The view from everywhere is not just academic. It is a source of practical tools for anyone who must decide, under uncertainty, whether the signal is real.


Discussion Questions

  1. The chapter notes that spam filtering involves an adversarial arms race that most signal detection domains do not face. Can you identify other detection domains where the "signal" actively evolves to avoid detection? How does adversarial dynamics change the design of the detection system?

  2. Central banks face the problem that their detection threshold is debated publicly and politically. Spam filter thresholds are set by engineers with little public input. Which approach is more likely to produce a well-calibrated threshold? Why?

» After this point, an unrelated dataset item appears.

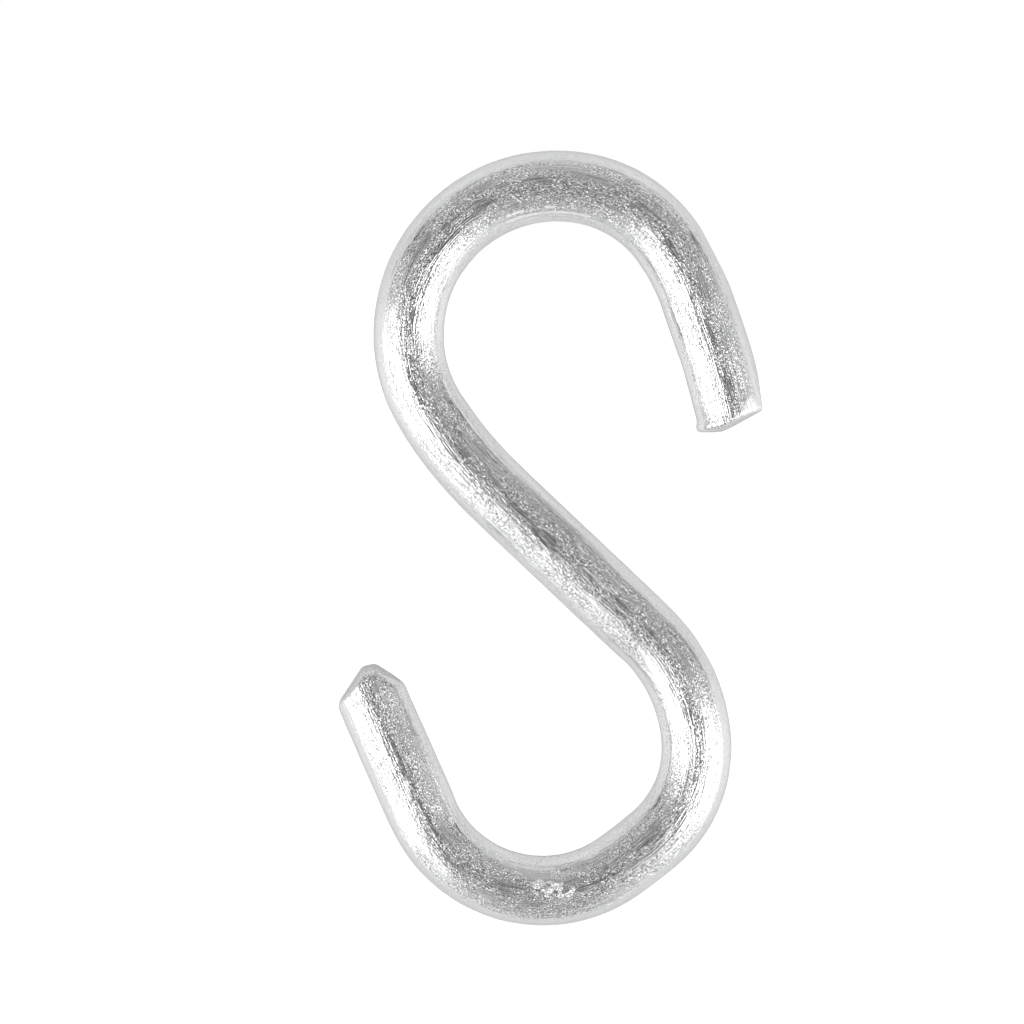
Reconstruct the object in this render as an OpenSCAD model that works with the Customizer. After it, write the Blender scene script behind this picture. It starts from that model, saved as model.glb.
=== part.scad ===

  3. The case study argues that evaluating a central bank chair's signal detection ability is nearly impossible due to small sample sizes. Does this mean we should give up on accountability for monetary policy decisions? If not, what framework for evaluation would you propose?

  4. Both spam filters and central banks use historical data to calibrate their models. Both face the risk that historical patterns may not persist. How should each system handle the possibility that the future will not look like the past?

  5. The Federal Reserve's decisions are reflexive -- markets change in response to Fed announcements, which changes the data the Fed uses to make future decisions. Is this a feedback loop (Chapter 2), an emergent phenomenon (Chapter 3), or both? How does reflexivity complicate the signal detection problem?